** Begin Data segment **

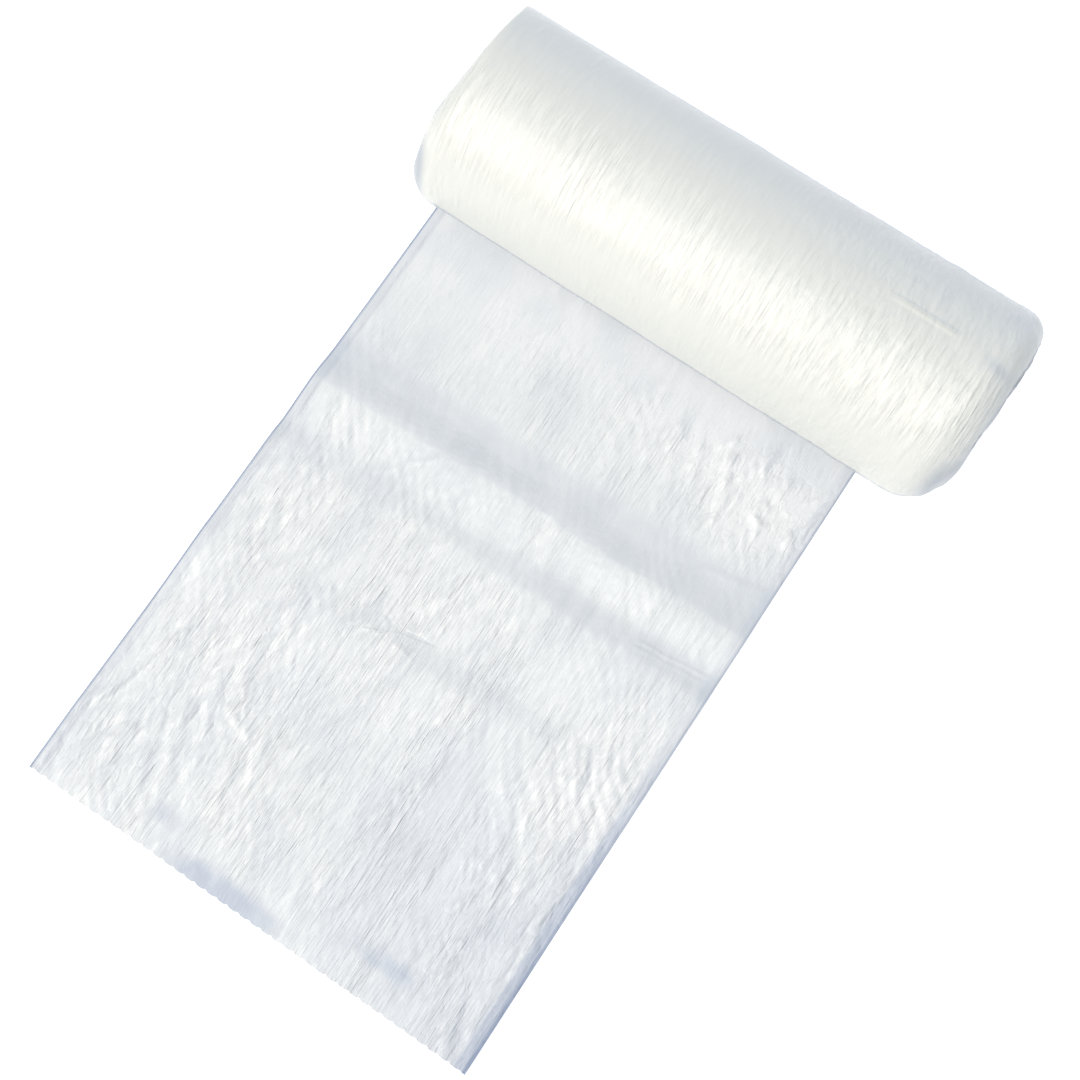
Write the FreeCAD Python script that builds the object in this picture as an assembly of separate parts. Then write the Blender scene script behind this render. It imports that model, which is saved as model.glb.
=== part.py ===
# A roll of thin milky bin bags lying on a table, with the outermost bag drawn off.
# The film is one web: flat bag, contact line under the roll, then turn on turn up to the eye.
# Lengths are millimetres. X runs along the roll, the drawn-off bag points to -Y, Z is up.
import FreeCAD, Part
import math
import os

# One flat bag
bag_width = 254.0
bag_length = 381.0
next_bag_shown = 3.0  # how much of the next bag has come off the roll with it
bag_thickness = 0.6  # two plies of film with the air that lies between them

# The wound roll
roll_diameter = 105.0
roll_wander = 38.0  # the turns wander sideways, so the roll is longer than a bag is wide
roll_shift = 18.0  # the roll's middle lies this far to the right of the drawn-off bag's
roll_sag = 0.5  # how much its own weight flattens it underneath
left_rim_radius = 13.0
right_rim_radius = 19.0
rim_bevels = 5  # each rim's rounding is drawn with this many bevels

# The turns that show as one spiral on the flat of each end, drawn far coarser than the film
turn_pitch = 4.0
turn_gap = 1.3
turn_relief = 1.6
eye_radius = 5.0
eye_depth = 4.0

# The puckers that gather the right end
pucker_count = 11
pucker_depth = 3.0
pucker_opening = 80.0  # degrees between a pucker's two walls
pucker_unevenness = 0.35
pucker_drift_phase = 2.4  # radians between one pucker's drift and the next one's
pucker_size_phase = 1.7  # radians between one pucker's size and the next one's

# The folds that the film keeps from being wound and handled. Between them the bag lies in flat
# facets, whose corners stand in rows across it. Places down the bag count from the contact line.
flat_until = 60.0  # the stretch beside the roll has no folds
wave_first = 145.0  # to the first of the crests that run across the whole bag
wave_spacing = 38.0  # from there to the second crest
wave_widening = 1.5  # each spacing as a multiple of the one before
wave_rise = 16.0  # the steeper slope of each wave, on the side that faces the roll
wave_lean = 0.03  # a crest comes this much nearer to the roll for each millimetre to the right
wave_height = 3.0
wave_fading = 0.72  # each crest's height as a share of the one before
wave_count = 3
fold_spacing = 36.0  # from one lengthwise fold to the next
fold_height = 2.4
fold_drift = 6.0  # how far a corner strays from its even place across the bag
fold_drift_phase = 2.4  # radians between one corner's drift and the next one's
fold_size_phase = 1.7  # radians between one corner's height and the next one's

# The torn perforation along the free edge
tooth_pitch = 6.35
tooth_depth = 1.2

# What follows from those sizes
roll_radius = roll_diameter / 2
roll_length = bag_width + roll_wander
axis_height = roll_radius - roll_sag
contact_half = math.sqrt(roll_radius**2 - axis_height**2)
rim_slope = math.sqrt(0.5)  # the sine and the cosine of a rim's chord, which slopes by 45 degrees
tail_length = bag_length + next_bag_shown
left_end = roll_shift - roll_length / 2
right_end = roll_shift + roll_length / 2

# The frame's origin is the middle of the underside of the whole part's box
origin_x = (min(left_end, -bag_width / 2) + max(right_end, bag_width / 2)) / 2
origin_y = (roll_radius - tail_length) / 2


def vector(x, y, z):
    """A point given from the contact line's middle, moved into the part's frame."""
    return FreeCAD.Vector(x - origin_x, y - origin_y, z)


def line(start, end):
    return Part.LineSegment(start, end).toShape()


def arc(centre, radius, angles, place):
    """An arc through three angles in degrees; place puts a flat point into the part's frame."""
    points = []
    for angle in angles:
        across = centre[0] + radius * math.cos(math.radians(angle))
        upward = centre[1] + radius * math.sin(math.radians(angle))
        points.append(place(across, upward))
    return Part.Arc(*points).toShape()


def filled(edges):
    return Part.Face(Part.Wire(Part.__sortEdges__(edges)))


def rim_points(end, rim_radius, inward, place):
    """The corners of one rounded rim, from the flat of the end out to the roll's surface."""
    points = []
    for number in range(rim_bevels + 1):
        angle = math.pi / 2 * number / rim_bevels
        along = end + inward * rim_radius * (1 - math.cos(angle))
        radius = roll_radius - rim_radius * (1 - math.sin(angle))
        points.append(place(along, radius))
    return points


def turned_body():
    """All the turns together, as one turned body with rounded rims."""

    def place(along, radius):
        return vector(along, 0, axis_height + radius)

    left_rim = rim_points(left_end, left_rim_radius, 1, place)
    right_rim = rim_points(right_end, right_rim_radius, -1, place)
    outline = [place(left_end, 0)] + left_rim + right_rim[::-1] + [place(right_end, 0)]
    section = Part.Face(Part.makePolygon(outline + outline[:1]))
    return section.revolve(place(left_end, 0), FreeCAD.Vector(1, 0, 0), 360)


def half_turn(number, wider, along):
    """One half circle of the spiral, on a plane across the roll."""

    def place(across, upward):
        return vector(along, across, axis_height + upward)

    odd = number % 2
    centre = (turn_pitch / 4 if odd else -turn_pitch / 4, 0)
    radius = eye_radius + wider + number * turn_pitch / 2
    angles = (180, 270, 360) if odd else (0, 90, 180)
    return arc(centre, radius, angles, place)


def spiral_gap(end, rim_radius, inward):
    """The gap between the turns on the flat of one end, a spiral of half circles."""
    room = roll_radius - rim_radius - eye_radius - turn_gap - turn_pitch / 4
    half_turns = int(room / (turn_pitch / 2))
    inner = [half_turn(number, 0, end) for number in range(half_turns)]
    outer = [half_turn(number, turn_gap, end) for number in range(half_turns)]
    first = line(inner[0].Vertexes[0].Point, outer[0].Vertexes[0].Point)
    last = line(inner[-1].Vertexes[-1].Point, outer[-1].Vertexes[-1].Point)
    strip = filled(inner + outer + [first, last])
    return strip.extrude(FreeCAD.Vector(inward * turn_relief, 0, 0))


def eye(end, inward):
    """The pressed-in middle of the winding at one end."""
    radius = eye_radius - turn_pitch / 4
    axis = FreeCAD.Vector(inward, 0, 0)
    return Part.makeCylinder(radius, eye_depth, vector(end, 0, axis_height), axis)


def pucker(angle, size):
    """A V groove across the right rim, with its floor parallel to the chord of the rounding."""
    chord_depth = right_rim_radius * (1 - rim_slope)
    floor = right_rim_radius - (chord_depth - pucker_depth * size) / rim_slope
    reach = 2 * right_rim_radius
    half_mouth = reach * math.tan(math.radians(pucker_opening / 2))
    corners = [(0, 0), (-half_mouth, reach), (half_mouth, reach)]
    points = []
    for across, outward in corners:
        along = right_end - reach + rim_slope * outward
        radius = roll_radius - floor + reach + rim_slope * outward
        points.append(vector(along, across, axis_height + radius))
    groove = Part.Face(Part.makePolygon(points + points[:1]))
    length = 2 * reach * rim_slope
    groove = groove.extrude(FreeCAD.Vector(length, 0, -length))
    groove.rotate(vector(0, 0, axis_height), FreeCAD.Vector(1, 0, 0), angle)
    return groove


def puckers():
    """The puckers round the right end, unevenly spaced and unevenly deep."""
    grooves = []
    for number in range(pucker_count):
        drift = pucker_unevenness * math.sin(pucker_drift_phase * number)
        size = 1 + pucker_unevenness * math.cos(pucker_size_phase * number)
        grooves.append(pucker(360 / pucker_count * (number + drift), size))
    return grooves


def below_the_table():
    size = 2 * roll_length
    corner = vector(roll_shift - size / 2, -size / 2, -size)
    return Part.makeBox(size, size, size, corner)


def wound_roll():
    """The roll, with its spiral ends, eyes, puckers and the small flat that it rests on."""
    cuts = [below_the_table()] + puckers()
    for end, rim_radius, inward in (
        (left_end, left_rim_radius, 1),
        (right_end, right_rim_radius, -1),
    ):
        cuts.append(spiral_gap(end, rim_radius, inward))
        cuts.append(eye(end, inward))
    return turned_body().cut(cuts)


def rows():
    """Each row of corners: how far down the bag it lies, and how high a wave lifts it."""
    between = (flat_until + wave_first - wave_rise) / 2
    found = [(-contact_half, 0), (flat_until, 0), (between, 0)]
    crest = wave_first
    for number in range(wave_count):
        found.append((crest - wave_rise, 0))
        found.append((crest, wave_height * wave_fading**number))
        crest += wave_spacing * wave_widening**number
    last = found[-1][0]
    count = max(1, round((tail_length - last) / fold_spacing))
    step = (tail_length - last) / count
    return found + [(last + step * (number + 1), 0) for number in range(count)]


def folded_corners():
    """The corners of the facets, row by row. Those on the bag's edges stray only along them."""
    columns = round(bag_width / fold_spacing)
    found = []
    for row, (place, lift) in enumerate(rows()):
        inside_row = flat_until < place < tail_length
        growth = max(0, place - flat_until) / (tail_length - flat_until)
        line_of_corners = []
        for column in range(columns + 1):
            across = bag_width * (column / columns - 0.5)
            down = place
            drift = math.sin(fold_drift_phase * (column + 1) * (row + 1))
            if 0 < column < columns:
                across += fold_drift * drift
            if inside_row:
                down += fold_drift / 2 * drift - wave_lean * across
            size = 1 + math.sin(fold_size_phase * (column + 1) * (row + 1))
            height = lift + fold_height / 2 * growth * size
            line_of_corners.append(vector(across, -down, height))
        found.append(line_of_corners)
    return found


def cells(columns, corners):
    """Two triangles for each cell between the corners, with their faces upward."""
    triangles = []
    for near, far in zip(corners, corners[1:]):
        for column in range(columns):
            triangles.append((near[column], far[column], far[column + 1]))
            triangles.append((near[column], far[column + 1], near[column + 1]))
    return triangles


def edge_walls(corners, thickness):
    """The upright strips round the bag's four edges."""
    left = [row[0] for row in corners]
    right = [row[-1] for row in corners]
    walls = []
    for edge in (corners[0], corners[-1][::-1], left[::-1], right):
        for start, end in zip(edge, edge[1:]):
            walls.append((start, end, end + thickness, start + thickness))
    return walls


def perforation():
    """The notches between the teeth along the free edge."""
    count = int(bag_width / tooth_pitch)
    first = -(count - 1) / 2 * tooth_pitch
    notches = []
    for number in range(count):
        middle = first + number * tooth_pitch
        mouth = tooth_pitch / 4
        corners = [
            vector(middle - mouth, -tail_length, 0),
            vector(middle + mouth, -tail_length, 0),
            vector(middle, -tail_length + tooth_depth, 0),
        ]
        triangle = Part.Face(Part.makePolygon(corners + corners[:1]))
        notches.append(triangle.extrude(FreeCAD.Vector(0, 0, fold_height + bag_thickness)))
    return Part.makeCompound(notches)


def drawn_off_bag():
    """The outermost bag, from its torn edge to just past the contact line."""
    corners = folded_corners()
    thickness = FreeCAD.Vector(0, 0, bag_thickness)
    under = cells(len(corners[0]) - 1, corners)
    over = [[point + thickness for point in triangle] for triangle in under]
    outlines = over + [triangle[::-1] for triangle in under] + edge_walls(corners, thickness)
    faces = []
    for outline in outlines:
        points = list(outline)
        faces.append(Part.Face(Part.makePolygon(points + points[:1])))
    folded = Part.makeSolid(Part.makeShell(faces))
    return folded.cut(perforation())


def bag_roll():
    return wound_roll().fuse(drawn_off_bag()).removeSplitter()


os.makedirs("parts", exist_ok=True)
roll = bag_roll()
roll.Solids[0].exportStep("parts/bag_roll.step")
box = roll.optimalBoundingBox()
print("solids", len(roll.Solids), "valid", roll.isValid())
print("size", round(box.XLength, 2), round(box.YLength, 2), round(box.ZLength, 2))
print("middle", round(box.Center.x, 3), round(box.Center.y, 3), "lowest", round(box.ZMin, 4))
print("volume in cm3", round(roll.Volume / 1000, 1))
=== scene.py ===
# %% [markdown]
# # A roll of thin bin bags with one bag drawn off
#
# The object is one long web of milky film. Most of it is wound on itself without a core, and the
# outermost bag lies flat on the table in front of the roll. The engineering model holds both as one
# plain solid. Here each gets the surface that the film really has: fine streaks from the winding,
# crumples, creases, a spiral of turns at each end, and a torn perforation.

# %% Load the engineering model
import bpy
import math
import numpy as np
from mathutils import Matrix, Vector


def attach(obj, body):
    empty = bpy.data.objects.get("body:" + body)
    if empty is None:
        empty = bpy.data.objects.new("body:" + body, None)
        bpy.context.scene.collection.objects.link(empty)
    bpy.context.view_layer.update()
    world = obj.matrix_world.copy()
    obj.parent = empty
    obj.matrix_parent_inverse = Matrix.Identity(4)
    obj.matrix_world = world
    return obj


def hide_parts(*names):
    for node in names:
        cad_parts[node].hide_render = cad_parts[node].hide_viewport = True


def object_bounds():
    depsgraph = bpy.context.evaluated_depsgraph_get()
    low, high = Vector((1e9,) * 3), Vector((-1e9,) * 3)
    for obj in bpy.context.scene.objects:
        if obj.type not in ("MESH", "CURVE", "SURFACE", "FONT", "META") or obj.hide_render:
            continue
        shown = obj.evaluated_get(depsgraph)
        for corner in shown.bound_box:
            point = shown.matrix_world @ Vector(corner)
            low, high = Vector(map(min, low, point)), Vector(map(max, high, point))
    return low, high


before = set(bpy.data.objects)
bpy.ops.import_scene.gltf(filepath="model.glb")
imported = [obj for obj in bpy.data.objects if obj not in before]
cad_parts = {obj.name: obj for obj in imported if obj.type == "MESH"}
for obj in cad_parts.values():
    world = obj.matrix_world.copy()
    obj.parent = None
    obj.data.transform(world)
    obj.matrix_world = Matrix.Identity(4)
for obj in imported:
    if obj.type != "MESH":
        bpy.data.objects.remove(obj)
cad_low, cad_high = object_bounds()
MM = 0.001
print("nodes", sorted(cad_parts), "box", tuple(cad_low), tuple(cad_high))

# %% [markdown]
# ## Sizes
#
# The frame's box gives the main sizes, because the roll fills its width and its height, and the
# drawn-off bag reaches its front. The bag's own width is the real one, and its middle lies to the left
# of the roll's, because the turns have wandered sideways.

# %% Sizes that follow from the frame
bag_width = 254 * MM
roll_shift = 18 * MM
roll_sag = 0.5 * MM
roll_left, roll_right = cad_low.x, cad_high.x
roll_length = roll_right - roll_left
roll_radius = (cad_high.z + roll_sag) / 2
axis_y = cad_high.y - roll_radius
axis_z = roll_radius - roll_sag
contact_half = math.sqrt(roll_radius**2 - axis_z**2)
left_rim, right_rim = 13 * MM, 19 * MM
bag_middle = (roll_left + roll_right) / 2 - roll_shift
free_edge = cad_low.y
tail = axis_y - free_edge
print("roll radius", round(roll_radius, 4), "tail", round(tail, 4))
print("axis at", round(axis_y, 4), round(axis_z, 4))

# %% [markdown]
# ## Camera
#
# The photograph looks almost straight down, a little from the front and the right, with the roll at
# the upper right. The lens and the place were found by fitting the roll's two long outlines and the
# bag's four corners, which leaves about one pixel between them and the photograph.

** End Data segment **

Task details –
Write out, exactly and with nothing else, the lines of the listing above from its first line through the line with "eye_depth = 4.0".

The answer –
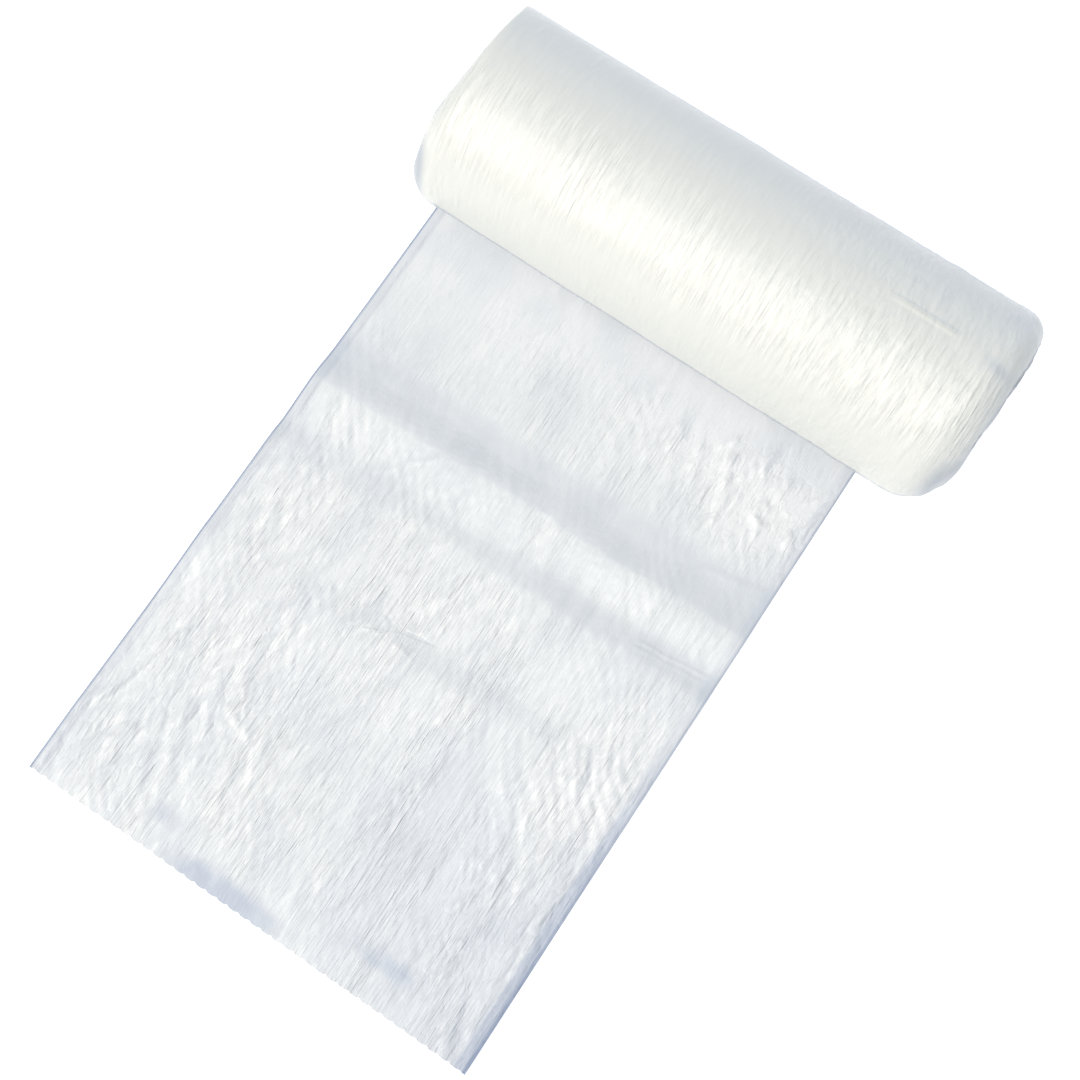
Write the FreeCAD Python script that builds the object in this picture as an assembly of separate parts. Then write the Blender scene script behind this render. It imports that model, which is saved as model.glb.
=== part.py ===
# A roll of thin milky bin bags lying on a table, with the outermost bag drawn off.
# The film is one web: flat bag, contact line under the roll, then turn on turn up to the eye.
# Lengths are millimetres. X runs along the roll, the drawn-off bag points to -Y, Z is up.
import FreeCAD, Part
import math
import os

# One flat bag
bag_width = 254.0
bag_length = 381.0
next_bag_shown = 3.0  # how much of the next bag has come off the roll with it
bag_thickness = 0.6  # two plies of film with the air that lies between them

# The wound roll
roll_diameter = 105.0
roll_wander = 38.0  # the turns wander sideways, so the roll is longer than a bag is wide
roll_shift = 18.0  # the roll's middle lies this far to the right of the drawn-off bag's
roll_sag = 0.5  # how much its own weight flattens it underneath
left_rim_radius = 13.0
right_rim_radius = 19.0
rim_bevels = 5  # each rim's rounding is drawn with this many bevels

# The turns that show as one spiral on the flat of each end, drawn far coarser than the film
turn_pitch = 4.0
turn_gap = 1.3
turn_relief = 1.6
eye_radius = 5.0
eye_depth = 4.0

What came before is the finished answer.